Stated exercise:
Each line of the material below that holds the word "from" needs to be copied.

Stored data:
########
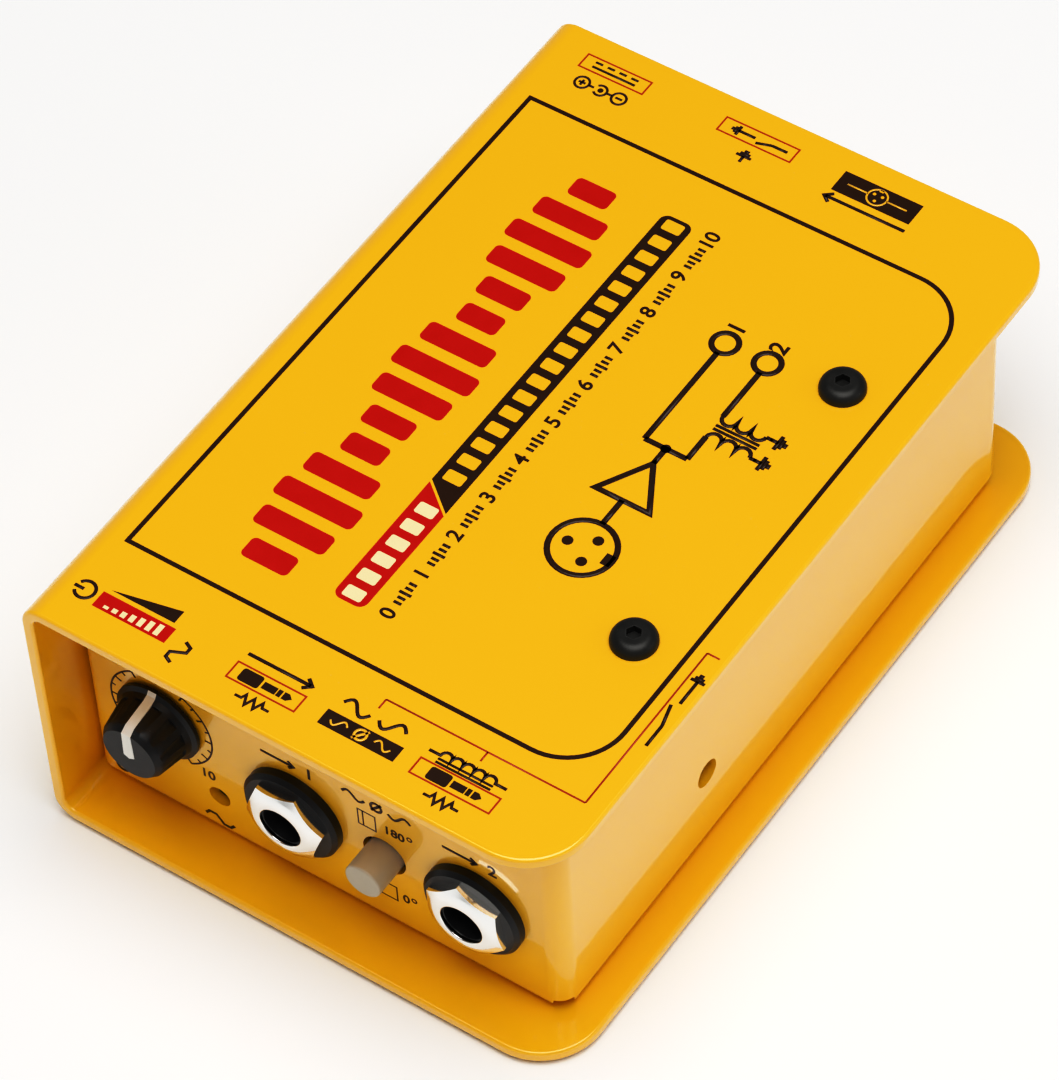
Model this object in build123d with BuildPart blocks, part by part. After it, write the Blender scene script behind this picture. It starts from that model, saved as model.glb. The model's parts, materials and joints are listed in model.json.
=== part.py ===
from build123d import *
import math
import os

# Small steel box for guitar and studio signals, in millimetres.
# +X is right seen from the front panel, +Y runs to the rear, +Z is up.
# The origin is under the middle of the base pad.

# ---------------------------------------------------------------- case
case_length = 127.0
case_width = 84.0
shell_height = 45.5
shell_sheet = 1.9
fold_radius = 3.6
plate_corner = 9.5
painted_edge = 0.5
pad_thickness = 0.8
pad_margin = 2.0

# ---------------------------------------------------------------- chassis
chassis_sheet = 1.5
end_recess = 8.1
side_recess = 4.5
chassis_gap = 0.3
chassis_corner = 3.0
chassis_fold = 2.5
flange_depth = 14.0
relief_radius = 1.5
mitre_slit = 0.5
mitre_slit_stretch = 1.5
cut_overrun = 5.0

# ---------------------------------------------------------------- shell screws
shell_screw_inset = 7.7
shell_screw_spacing = 50.8
shell_screw_radius = 1.75
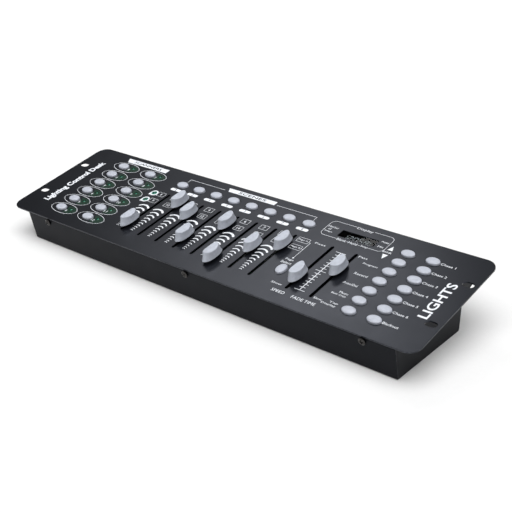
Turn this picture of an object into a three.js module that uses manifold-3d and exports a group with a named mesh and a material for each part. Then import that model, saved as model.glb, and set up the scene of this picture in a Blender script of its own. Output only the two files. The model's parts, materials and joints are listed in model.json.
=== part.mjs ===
// Lighting control desk: a 19-inch, three-unit sloping face panel on a folded steel tray.
// Millimetres, +Z up, +X to the operator's right, +Y to the rear. The desk stands on Z = 0.
//
// The panel, the tray and the boards are drawn in the slope frame: its origin is the middle of the
// panel's top face, its x runs along the panel, its y runs up the slope and its z leaves the panel.
import * as THREE from 'three';
import { mergeVertices } from 'three/addons/utils/BufferGeometryUtils.js';
import Module from 'manifold-3d';

const wasm = await Module();
wasm.setup();

// ---------------------------------------------------------------- driving dimensions

const GAP = 0.3;                      // clearance between neighbouring pieces
const BITE = 0.2;                     // how far joined shapes run into each other

const PANEL_WIDTH = 482.6;            // 19 inch rack panel
const PANEL_DEPTH = 132.5;            // three rack units
const PANEL_THICKNESS = 1.5;
const PANEL_CORNER = 11.5;
const PANEL_SLOPE = THREE.MathUtils.degToRad(10.44);

const RACK_SLOT_X = 232.55;
const RACK_SLOT_Y = 28.6;
const RACK_SLOT_LENGTH = 10.3;
const RACK_SLOT_WIDTH = 6.8;

const SHEET = 1.2;                    // tray sheet
const TRAY_LEFT = -214;
const TRAY_RIGHT = 224;
const FRONT_WALL_HEIGHT = 32;
const FLOOR_REAR_Y = 26;              // the floor's rear edge, in the slope frame
const REAR_WALL_TOP = { y: 33.8, z: -20.5 };
const STEP_EDGE = { y: 57, z: -15.5 };  // the tray steps out under the rear row of buttons

const SCREW_X = [-184.3, 5, 194.3];
const SCREW_NAMES = ['left', 'middle', 'right'];
const SCREW_Z = -4.8;
const SCREW_HEAD_RADIUS = 3.3;
const SCREW_HEAD_HEIGHT = 2;
const SCREW_SHANK_RADIUS = 1.45;
const SCREW_LENGTH = 7;
const SCREW_HOLE_RADIUS = 1.8;
const CUT_OVERRUN = 1;                // how far a cut runs past the faces it opens

const FLANGE_DEPTH = 10;              // panel flanges that the case screws pass into
const FLANGE_LEFT = -205;
const FLANGE_RIGHT = 215;

const BUTTON_HALF_X = 6.6;
const BUTTON_HALF_Y = 4.7;
const BUTTON_HEIGHT = 2.4;            // dome above the panel
const BUTTON_TRAVEL = 0.5;
const BUTTON_SIDES = 12;
const BUTTON_CLEARANCE = 0.35;
const BUTTON_COLLAR = 1.18;           // collar size under the panel, as a share of the dome
const COLLAR_THICKNESS = 1.2;
const STEM_SHARE = 0.34;

const BOARD_TOP = -12;                // all three boards hang level under the panel
const BOARD_THICKNESS = 1.6;
const SWITCH_SIZE = 6;
const SWITCH_HEIGHT = 3.5;
const PLUNGER_RADIUS = 1.75;
const PLUNGER_HEIGHT = 0.5;
const STEM_CLEARANCE = 0.05;          // left under a button's stem when it is fully pressed
const LAMP_RADIUS = 1.45;
const LAMP_HOLE_RADIUS = 1.8;
const LAMP_SIDES = 6;
const LAMP_TOP = 0.1;
const STANDOFF_RADIUS = 2.5;

const FADER_PITCH = 22.86;
const FIRST_FADER_X = -98;
const SPEED_FADER_X = 103.2;
const FADE_FADER_X = 128.5;
const FADER_MIDDLE_Y = -11.2;
const FADER_TRAVEL = 60;
const FADER_SLOT_LENGTH = FADER_TRAVEL + 9;  // leaves room for the lever at both ends
const FADER_SLOT_WIDTH = 3;
const FADER_BODY = { width: 9, length: 88, height: 7 };
const FADER_GROOVE = { width: 3.4, length: 70, depth: 5 };
const LEVER = { width: 1.6, length: 4.6, bottom: -9 };
const CAP_HALF_WIDTH = 5.6;
const CAP_HALF_LENGTH = 12.3;
const CAP_BOTTOM = 2.4;
const CAP_TOP = 11.5;
const CAP_TOP_SHARE = 0.79;
const CAP_DISH = 1.2;
const CAP_WAIST_SHARE = 0.87;         // the flank draws in to this share at CAP_WAIST_HEIGHT
const CAP_WAIST_HEIGHT = 0.6;
const CAP_SIDES = 14;
const CHANNEL_FADER_Y = [-32.9, 14.4, 2.5, -27.8, 6.3, -40.5, -11.1, 4.1];
const SPEED_FADER_Y = -28;
const FADE_FADER_Y = -4;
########
Exercise result:
Model this object in build123d with BuildPart blocks, part by part. After it, write the Blender scene script behind this picture. It starts from that model, saved as model.glb. The model's parts, materials and joints are listed in model.json.
from build123d import *
# +X is right seen from the front panel, +Y runs to the rear, +Z is up.
import * as THREE from 'three';
import { mergeVertices } from 'three/addons/utils/BufferGeometryUtils.js';
import Module from 'manifold-3d';